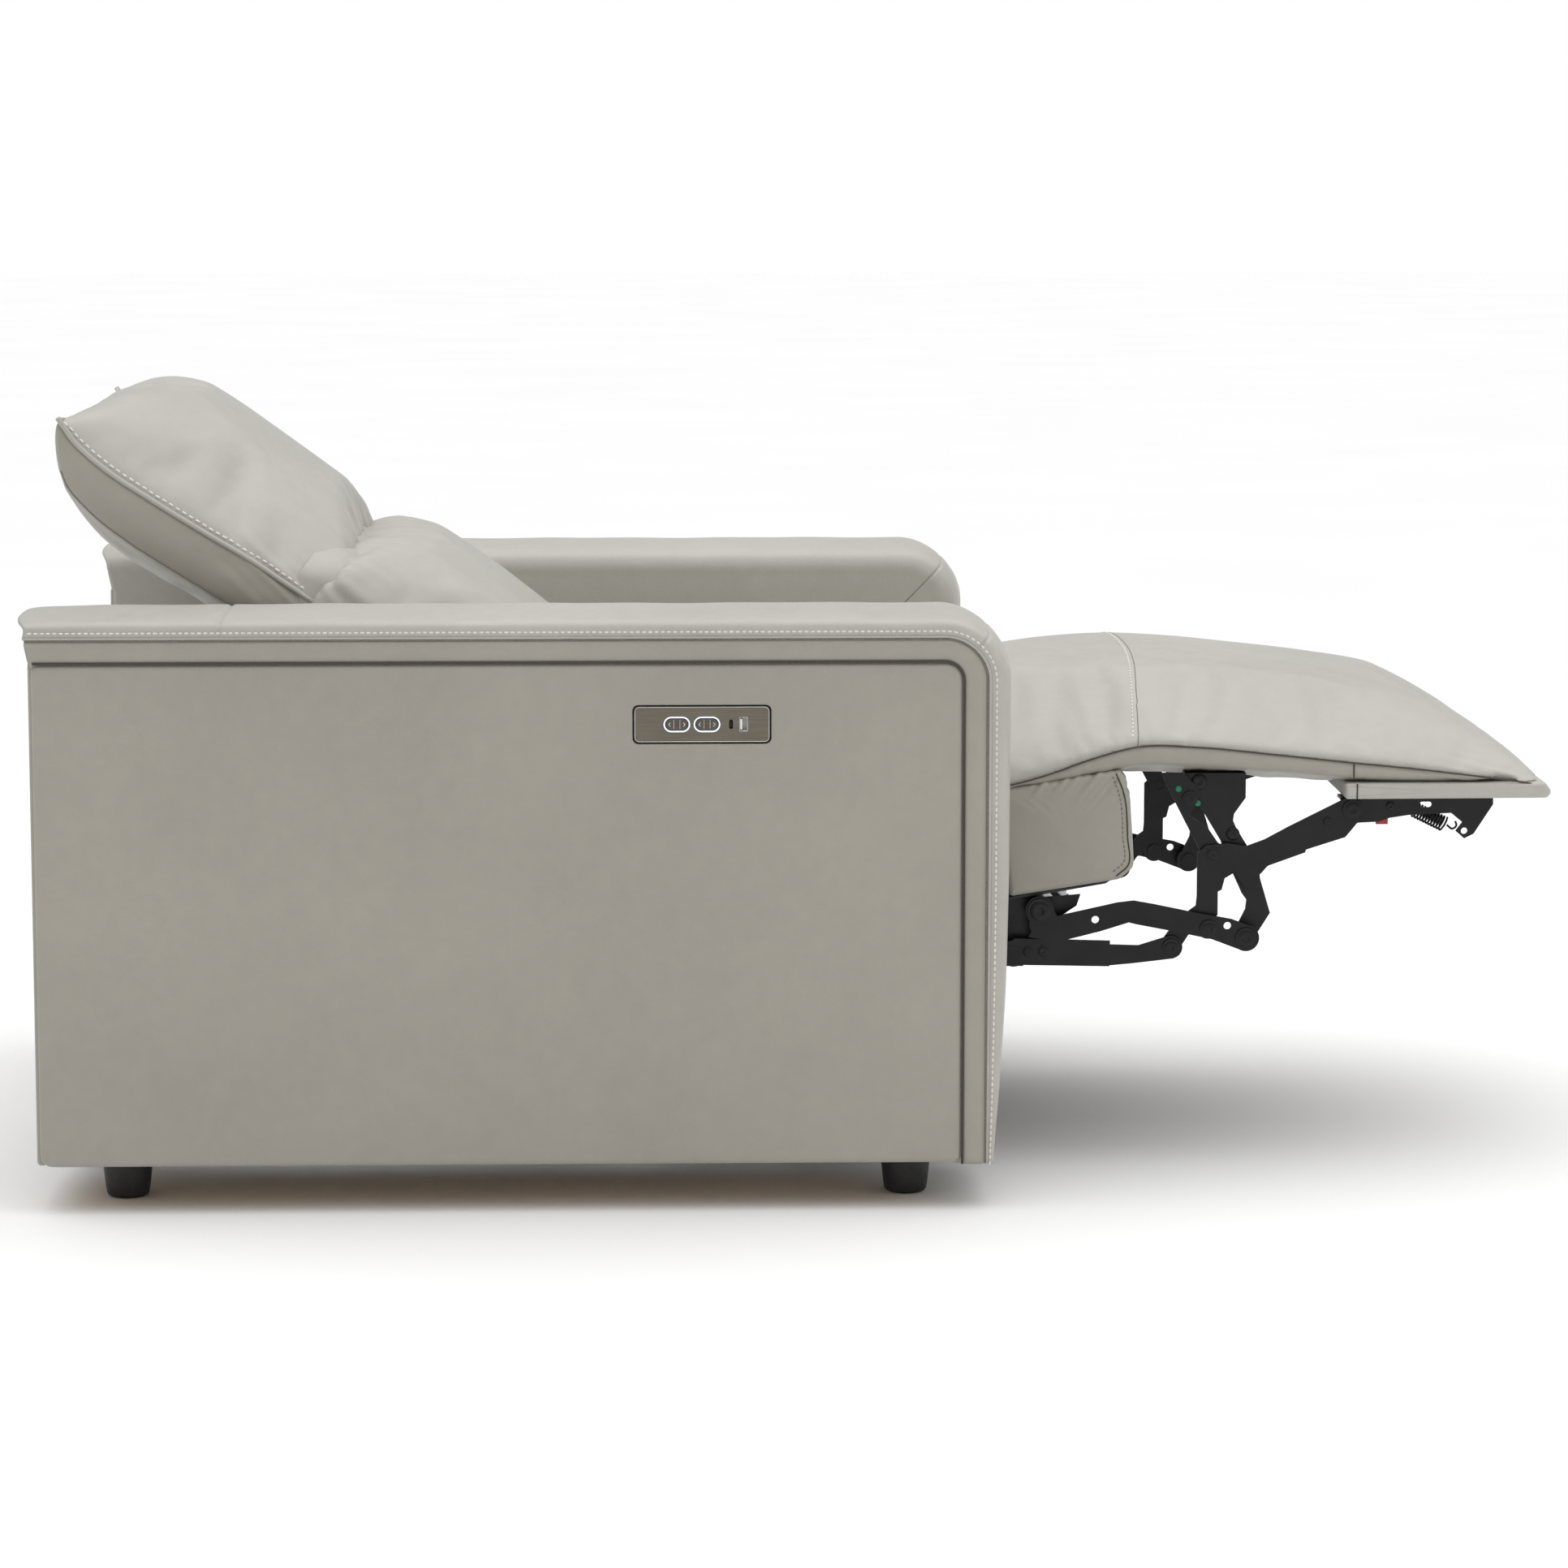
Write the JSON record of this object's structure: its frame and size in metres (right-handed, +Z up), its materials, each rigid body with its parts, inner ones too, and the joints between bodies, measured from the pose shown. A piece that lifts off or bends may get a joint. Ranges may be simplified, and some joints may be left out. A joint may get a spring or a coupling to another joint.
{
  "type": "recliner armchair",
  "caption": "Power recliner armchair with padded arms, a folding footrest on steel links, a reclining back and a tilting headrest.",
  "frame": {"origin": "on the floor, under the middle of the chair's whole length and width, footrest out", "axes": "+X the way the sitter faces, +Y the sitter's left, +Z up"},
  "size_m": [1.5834, 0.98, 0.8161],
  "materials": {
    "black_steel": "satin",
    "bright_steel": "satin",
    "bumper_rubber": "matte",
    "foot_plastic": "matte",
    "frame_wood": "matte",
    "grey_steel": "satin",
    "housing_plastic": "matte",
    "leather_side": "satin",
    "leather_top": "satin",
    "plate_metal": "satin",
    "ring_light": "gloss",
    "rocker_metal": "satin",
    "usb_white": "gloss",
    "webbing": "matte"
  },
  "bodies": {
    "base": {"right_arm_frame": "frame_wood", "left_arm_frame": "frame_wood", "right_outer_panel": "leather_side", "left_outer_panel": "leather_side", "right_arm_pad": "leather_top", "left_arm_pad": "leather_top", "right_inner_panel": "leather_side", "left_inner_panel": "leather_side", "base_rails": "grey_steel", "slide_tracks": "grey_steel", "base_cross_tubes": "grey_steel", "rear_panel": "leather_side", "front_right_foot": "foot_plastic", "rear_right_foot": "foot_plastic", "front_left_foot": "foot_plastic", "rear_left_foot": "foot_plastic", "foot_bolts": "bright_steel", "arm_bolts": "bright_steel", "control_plate": "plate_metal", "switch_housing": "housing_plastic", "usb_a_socket": "usb_white", "usb_c_socket": "housing_plastic", "light_rings": "ring_light", "power_box": "housing_plastic", "power_inlet": "housing_plastic"},
    "recline_rocker_body": {"recline_rocker": "rocker_metal"},
    "headrest_rocker_body": {"headrest_rocker": "rocker_metal"},
    "carriage": {"seat_frame": "grey_steel", "seat_webbing": "webbing", "seat_cushion": "leather_top", "seat_fascia": "leather_side", "carriage_plates": "black_steel", "seat_runners": "grey_steel", "drive_motor": "housing_plastic", "drive_rail": "bright_steel", "carriage_rivets": "black_steel"},
    "drive_block_body": {"drive_block": "bright_steel"},
    "drive_shaft": {"torque_tube": "black_steel", "drive_links": "black_steel", "drive_link_rivets": "black_steel"},
    "lower_link_pair": {"lower_links": "black_steel", "lower_link_rivets": "black_steel"},
    "bellcrank_pair": {"bellcranks": "black_steel", "bellcrank_rivets": "black_steel"},
    "ottoman_link_pair": {"ottoman_links": "black_steel"},
    "control_link_pair": {"control_links": "black_steel"},
    "footrest": {"footrest_board": "frame_wood", "footrest_pad": "leather_top", "footrest_brackets": "black_steel", "footrest_springs": "black_steel", "footrest_bumpers": "bumper_rubber"},
    "backrest": {"back_frame": "grey_steel", "back_webbing": "webbing", "back_cushion": "leather_top", "outside_back": "leather_side", "back_hinge_pins": "bright_steel"},
    "headrest": {"headrest_frame": "frame_wood", "headrest_cushion": "leather_top", "headrest_back": "leather_side", "headrest_motor": "housing_plastic"}
  },
  "joints": [
    {"name": "seat_slide", "type": "slide", "parent": "base", "child": "carriage", "axis": [1, 0, 0], "range_m": [-0.245, 0]},
    {"name": "back_recline", "type": "hinge", "parent": "carriage", "child": "backrest", "pos_m": [-0.14959, 0, 0.42488], "axis": [0, 1, 0], "range_deg": [0, 40]},
    {"name": "headrest_tilt", "type": "hinge", "parent": "backrest", "child": "headrest", "pos_m": [-0.46267, 0, 0.63678], "axis": [0, 1, 0], "range_deg": [0, 35]},
    {"name": "footrest_fold", "type": "hinge", "parent": "carriage", "child": "footrest", "pos_m": [0.40575, 0, 0.44], "axis": [0, 1, 0], "range_deg": [0, 85]},
    {"name": "drive_shaft_turn", "type": "hinge", "parent": "carriage", "child": "drive_shaft", "pos_m": [0.25675, 0, 0.272], "axis": [0, 1, 0], "range_deg": [0, 84.8]},
    {"name": "lower_link_turn", "type": "hinge", "parent": "carriage", "child": "lower_link_pair", "pos_m": [0.22975, 0, 0.226], "axis": [0, 1, 0], "range_deg": [0, 93.9]},
    {"name": "bellcrank_turn", "type": "hinge", "parent": "drive_shaft", "child": "bellcrank_pair", "pos_m": [0.43374, 0, 0.252], "axis": [0, 1, 0], "range_deg": [-102.6, 0]},
    {"name": "ottoman_link_turn", "type": "hinge", "parent": "drive_shaft", "child": "ottoman_link_pair", "pos_m": [0.47275, 0, 0.242], "axis": [0, 1, 0], "range_deg": [-54.8, 0]},
    {"name": "control_link_turn", "type": "hinge", "parent": "bellcrank_pair", "child": "control_link_pair", "pos_m": [0.43874, 0, 0.33], "axis": [0, 1, 0], "range_deg": [0, 87.9]},
    {"name": "drive_block_slide", "type": "slide", "parent": "carriage", "child": "drive_block_body", "axis": [1, 0, 0], "range_m": [-0.06583, 0]},
    {"name": "recline_rocker_press", "type": "hinge", "parent": "base", "child": "recline_rocker_body", "pos_m": [-0.12326, -0.481, 0.494], "axis": [0, 0, 1], "range_deg": [-6, 6], "stiffness_Nm_per_rad": 0.3},
    {"name": "headrest_rocker_press", "type": "hinge", "parent": "base", "child": "headrest_rocker_body", "pos_m": [-0.09326, -0.481, 0.494], "axis": [0, 0, 1], "range_deg": [-6, 6], "stiffness_Nm_per_rad": 0.3}
  ],
  "couplings": [
    {"joint": "back_recline", "follows": "seat_slide", "rad_per_m": -2.849},
    {"joint": "drive_shaft_turn", "follows": "footrest_fold", "ratio": 0.99647},
    {"joint": "lower_link_turn", "follows": "footrest_fold", "ratio": 1.1035},
    {"joint": "bellcrank_turn", "follows": "footrest_fold", "ratio": -1.2059},
    {"joint": "ottoman_link_turn", "follows": "footrest_fold", "ratio": -0.64353},
    {"joint": "control_link_turn", "follows": "footrest_fold", "ratio": 1.0329},
    {"joint": "drive_block_slide", "follows": "footrest_fold", "m_per_rad": -0.044239}
  ]
}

- - - -

→ **Exercise aim**: Reproduce the data, keeping every line exactly the same.

→ **Output for this exercise**:
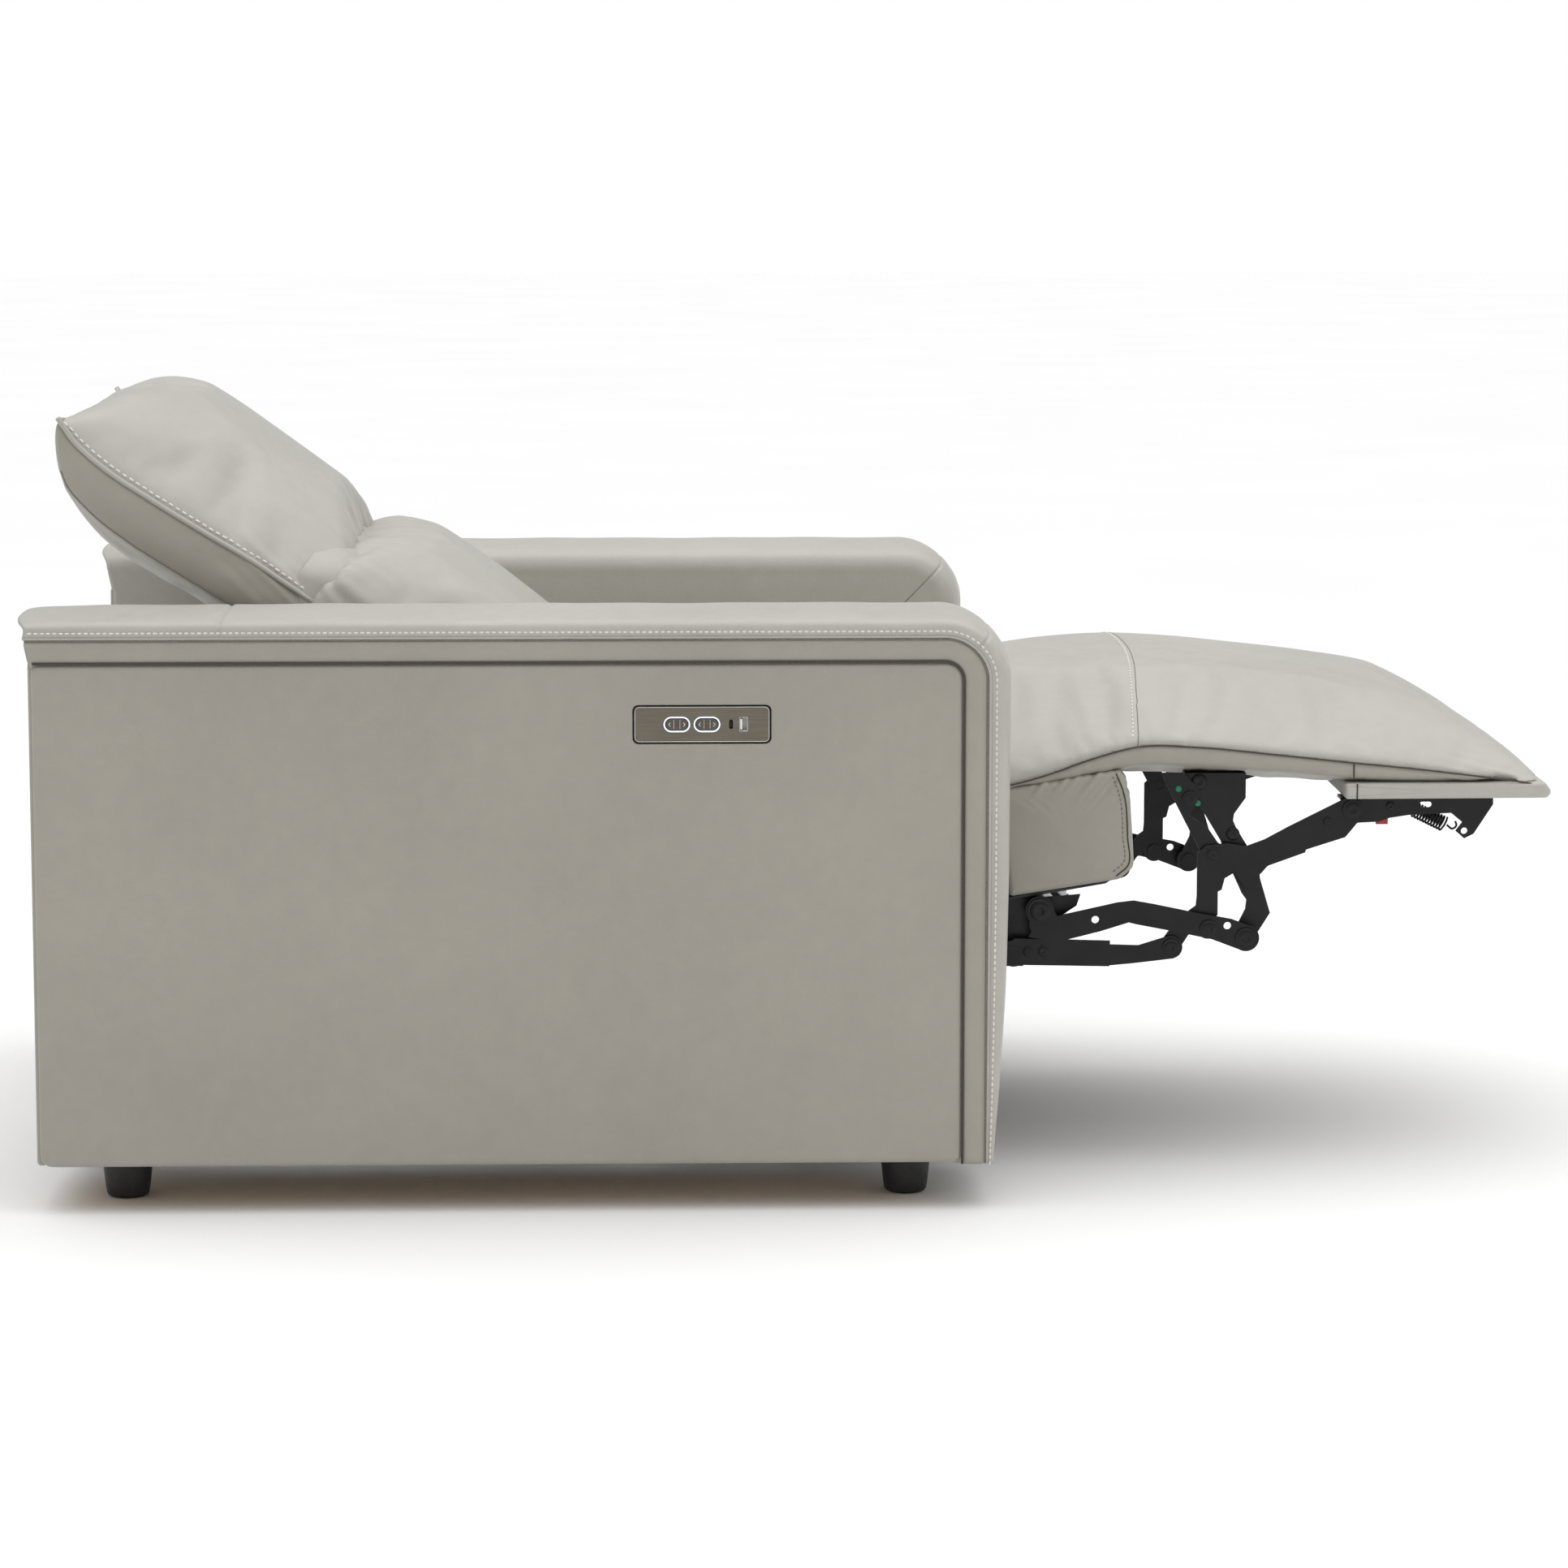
Write the JSON record of this object's structure: its frame and size in metres (right-handed, +Z up), its materials, each rigid body with its parts, inner ones too, and the joints between bodies, measured from the pose shown. A piece that lifts off or bends may get a joint. Ranges may be simplified, and some joints may be left out. A joint may get a spring or a coupling to another joint.
{
  "type": "recliner armchair",
  "caption": "Power recliner armchair with padded arms, a folding footrest on steel links, a reclining back and a tilting headrest.",
  "frame": {"origin": "on the floor, under the middle of the chair's whole length and width, footrest out", "axes": "+X the way the sitter faces, +Y the sitter's left, +Z up"},
  "size_m": [1.5834, 0.98, 0.8161],
  "materials": {
    "black_steel": "satin",
    "bright_steel": "satin",
    "bumper_rubber": "matte",
    "foot_plastic": "matte",
    "frame_wood": "matte",
    "grey_steel": "satin",
    "housing_plastic": "matte",
    "leather_side": "satin",
    "leather_top": "satin",
    "plate_metal": "satin",
    "ring_light": "gloss",
    "rocker_metal": "satin",
    "usb_white": "gloss",
    "webbing": "matte"
  },
  "bodies": {
    "base": {"right_arm_frame": "frame_wood", "left_arm_frame": "frame_wood", "right_outer_panel": "leather_side", "left_outer_panel": "leather_side", "right_arm_pad": "leather_top", "left_arm_pad": "leather_top", "right_inner_panel": "leather_side", "left_inner_panel": "leather_side", "base_rails": "grey_steel", "slide_tracks": "grey_steel", "base_cross_tubes": "grey_steel", "rear_panel": "leather_side", "front_right_foot": "foot_plastic", "rear_right_foot": "foot_plastic", "front_left_foot": "foot_plastic", "rear_left_foot": "foot_plastic", "foot_bolts": "bright_steel", "arm_bolts": "bright_steel", "control_plate": "plate_metal", "switch_housing": "housing_plastic", "usb_a_socket": "usb_white", "usb_c_socket": "housing_plastic", "light_rings": "ring_light", "power_box": "housing_plastic", "power_inlet": "housing_plastic"},
    "recline_rocker_body": {"recline_rocker": "rocker_metal"},
    "headrest_rocker_body": {"headrest_rocker": "rocker_metal"},
    "carriage": {"seat_frame": "grey_steel", "seat_webbing": "webbing", "seat_cushion": "leather_top", "seat_fascia": "leather_side", "carriage_plates": "black_steel", "seat_runners": "grey_steel", "drive_motor": "housing_plastic", "drive_rail": "bright_steel", "carriage_rivets": "black_steel"},
    "drive_block_body": {"drive_block": "bright_steel"},
    "drive_shaft": {"torque_tube": "black_steel", "drive_links": "black_steel", "drive_link_rivets": "black_steel"},
    "lower_link_pair": {"lower_links": "black_steel", "lower_link_rivets": "black_steel"},
    "bellcrank_pair": {"bellcranks": "black_steel", "bellcrank_rivets": "black_steel"},
    "ottoman_link_pair": {"ottoman_links": "black_steel"},
    "control_link_pair": {"control_links": "black_steel"},
    "footrest": {"footrest_board": "frame_wood", "footrest_pad": "leather_top", "footrest_brackets": "black_steel", "footrest_springs": "black_steel", "footrest_bumpers": "bumper_rubber"},
    "backrest": {"back_frame": "grey_steel", "back_webbing": "webbing", "back_cushion": "leather_top", "outside_back": "leather_side", "back_hinge_pins": "bright_steel"},
    "headrest": {"headrest_frame": "frame_wood", "headrest_cushion": "leather_top", "headrest_back": "leather_side", "headrest_motor": "housing_plastic"}
  },
  "joints": [
    {"name": "seat_slide", "type": "slide", "parent": "base", "child": "carriage", "axis": [1, 0, 0], "range_m": [-0.245, 0]},
    {"name": "back_recline", "type": "hinge", "parent": "carriage", "child": "backrest", "pos_m": [-0.14959, 0, 0.42488], "axis": [0, 1, 0], "range_deg": [0, 40]},
    {"name": "headrest_tilt", "type": "hinge", "parent": "backrest", "child": "headrest", "pos_m": [-0.46267, 0, 0.63678], "axis": [0, 1, 0], "range_deg": [0, 35]},
    {"name": "footrest_fold", "type": "hinge", "parent": "carriage", "child": "footrest", "pos_m": [0.40575, 0, 0.44], "axis": [0, 1, 0], "range_deg": [0, 85]},
    {"name": "drive_shaft_turn", "type": "hinge", "parent": "carriage", "child": "drive_shaft", "pos_m": [0.25675, 0, 0.272], "axis": [0, 1, 0], "range_deg": [0, 84.8]},
    {"name": "lower_link_turn", "type": "hinge", "parent": "carriage", "child": "lower_link_pair", "pos_m": [0.22975, 0, 0.226], "axis": [0, 1, 0], "range_deg": [0, 93.9]},
    {"name": "bellcrank_turn", "type": "hinge", "parent": "drive_shaft", "child": "bellcrank_pair", "pos_m": [0.43374, 0, 0.252], "axis": [0, 1, 0], "range_deg": [-102.6, 0]},
    {"name": "ottoman_link_turn", "type": "hinge", "parent": "drive_shaft", "child": "ottoman_link_pair", "pos_m": [0.47275, 0, 0.242], "axis": [0, 1, 0], "range_deg": [-54.8, 0]},
    {"name": "control_link_turn", "type": "hinge", "parent": "bellcrank_pair", "child": "control_link_pair", "pos_m": [0.43874, 0, 0.33], "axis": [0, 1, 0], "range_deg": [0, 87.9]},
    {"name": "drive_block_slide", "type": "slide", "parent": "carriage", "child": "drive_block_body", "axis": [1, 0, 0], "range_m": [-0.06583, 0]},
    {"name": "recline_rocker_press", "type": "hinge", "parent": "base", "child": "recline_rocker_body", "pos_m": [-0.12326, -0.481, 0.494], "axis": [0, 0, 1], "range_deg": [-6, 6], "stiffness_Nm_per_rad": 0.3},
    {"name": "headrest_rocker_press", "type": "hinge", "parent": "base", "child": "headrest_rocker_body", "pos_m": [-0.09326, -0.481, 0.494], "axis": [0, 0, 1], "range_deg": [-6, 6], "stiffness_Nm_per_rad": 0.3}
  ],
  "couplings": [
    {"joint": "back_recline", "follows": "seat_slide", "rad_per_m": -2.849},
    {"joint": "drive_shaft_turn", "follows": "footrest_fold", "ratio": 0.99647},
    {"joint": "lower_link_turn", "follows": "footrest_fold", "ratio": 1.1035},
    {"joint": "bellcrank_turn", "follows": "footrest_fold", "ratio": -1.2059},
    {"joint": "ottoman_link_turn", "follows": "footrest_fold", "ratio": -0.64353},
    {"joint": "control_link_turn", "follows": "footrest_fold", "ratio": 1.0329},
    {"joint": "drive_block_slide", "follows": "footrest_fold", "m_per_rad": -0.044239}
  ]
}